Before we begin, I would like to write a quick message to every teacher out there: you may not get recognition for what you do, but there will always be a student who is successful because of what you did to help them. Even if it’s not said out loud, there are students who are grateful to call you their teacher.

Now, to the teachers and staff members who were nominated by the students, this goes you.

Mr. Braun

Meet Mr. Braun. Mr. Braun is a fifth generation Chicagoan who grew up in the Garfield Ridge neighborhood, west of Midway Airport.

According to Mr. Braun, when he was three, he visited a violin concert in Oak Park, and was completely hypnotized by the performers. As soon as the show was over, he begged his mom to let him take violin lessons– when he turned four, he finally began taking violin lessons that were taught using the Suzuki method. This method encourages very young students to learn to play an instrument while developing a very keen ear, and because of this ear training, he became good at adjusting his violin songs on his old piano. After a few years of this, he lost interest in violin altogether, and started taking piano lessons.

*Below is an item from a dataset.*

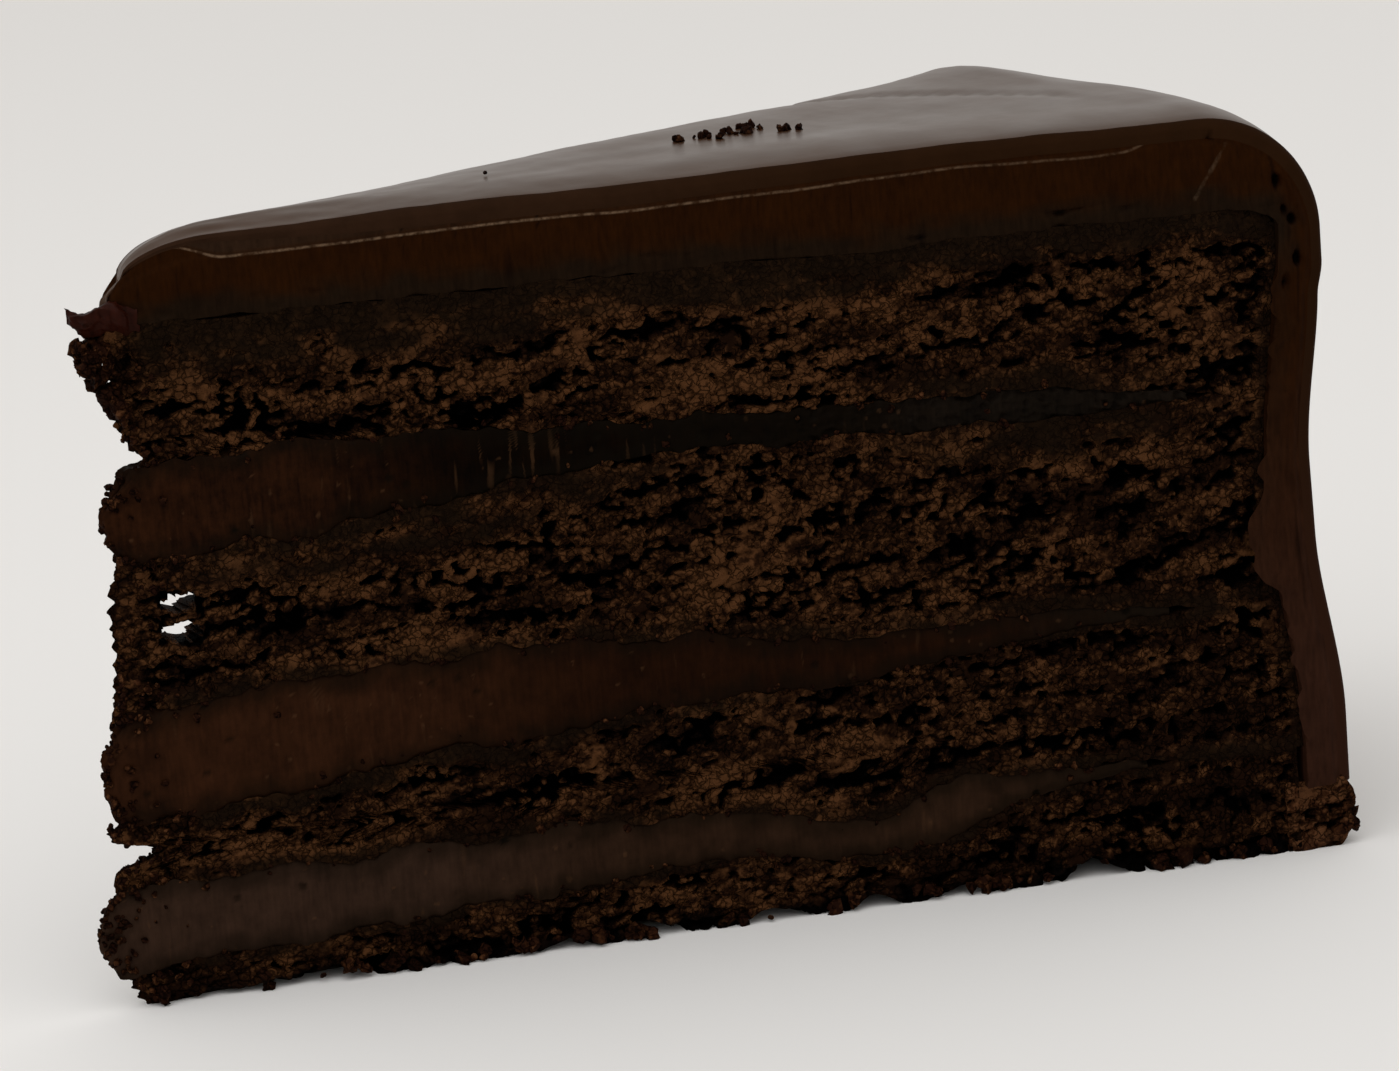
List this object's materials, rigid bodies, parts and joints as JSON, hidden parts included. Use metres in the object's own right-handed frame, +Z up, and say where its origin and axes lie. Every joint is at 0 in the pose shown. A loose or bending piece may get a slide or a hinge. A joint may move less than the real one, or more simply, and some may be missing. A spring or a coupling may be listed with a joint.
{
  "type": "chocolate cake slice",
  "caption": "Wedge slice of layered chocolate cake with fillings between sponge layers, icing over the top and rim, and a crumbly foot.",
  "frame": {"origin": "middle of the slice's bounding box, on its flat underside", "axes": "+X from the pointed tip to the iced rim, +Z up, the two cut faces look to -Y and +Y"},
  "size_m": [0.1192, 0.0546, 0.0718],
  "materials": {
    "icing": "satin chocolate icing",
    "sponge": "matte open crumb",
    "filling": "satin chocolate cream",
    "crumb": "matte pressed crumbs"
  },
  "bodies": {
    "root": {"icing": "icing", "sponge_1": "sponge", "sponge_2": "sponge", "sponge_3": "sponge", "sponge_4": "sponge", "filling_1": "filling", "filling_2": "filling", "filling_3": "filling", "crumb_foot": "crumb"}
  },
  "joints": []
}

From kindergarten to eighth grade, Mr. Braun went to St. Daniel the Prophet School. As high school came around, Mr. Braun went attended St. Ignatius College Prep. In high school, Mr. Braun had the opportunity to be an accompanist for his school choir. He very much enjoyed accompanying and working with singers, and frequently led sectionals and helped his classmates learn their parts. Aside from his choir accompanying experiences, he was also president of pep band, which was an extracurricular club. According to Mr. Braun, he was a “music nerd” throughout all of high school– if he had any free tie, he would head to the band room and practice piano in one of his school’s practice rooms.

Mr. Braun had wanted to be a teacher since middle school, and although he believed he would wind up as a science teacher, due to his accompanying experiences, he had figured that he could teach music; from there, Mr. Braun attended DePaul University and got his bachelor’s degree in music education. After graduating from DePaul University, Mr. Braun worked as a music teacher at St. Viator in Chicago, and St. Joan of Arc in Evanston. For the last seven years, he also served as the music director at Irving Park United Methodist Church, but stepped down from the position last July.

Mr. Braun currently teaches Pep Band, Choir, Music Production and Composition, ad the media portion of the IDEA course, and hopefully next year, a String Ensemble class. Mr. Braun first learned about DePaul Prep about three years ago in the September of 2015, when Cardinal Cupich celebrated mass at DePaul College Prep. DePaul University’s Liturgical Choir was asked to help provide music at that mass, but they needed an accompanist, so Mr. Braun was asked by their director to help out. Mr. Braun then learned that DePaul College Prep was looking to build its music program, so he decided to make the switch from elementary teaching to high school. During the 2016-2017 school year, Mr. Braun was only working part time. This school year, 2017-2018, Mr. Braun is working as a full time teacher!

Just before working at DePaul Prep, he had spent the last three years teaching elementary students, so he was anxious to find out how high school teaching would go. His very first class was Pep Band, and he was pleasantly surprised at how respectful, kind, and engaged his students were– from there, things ran smoothly.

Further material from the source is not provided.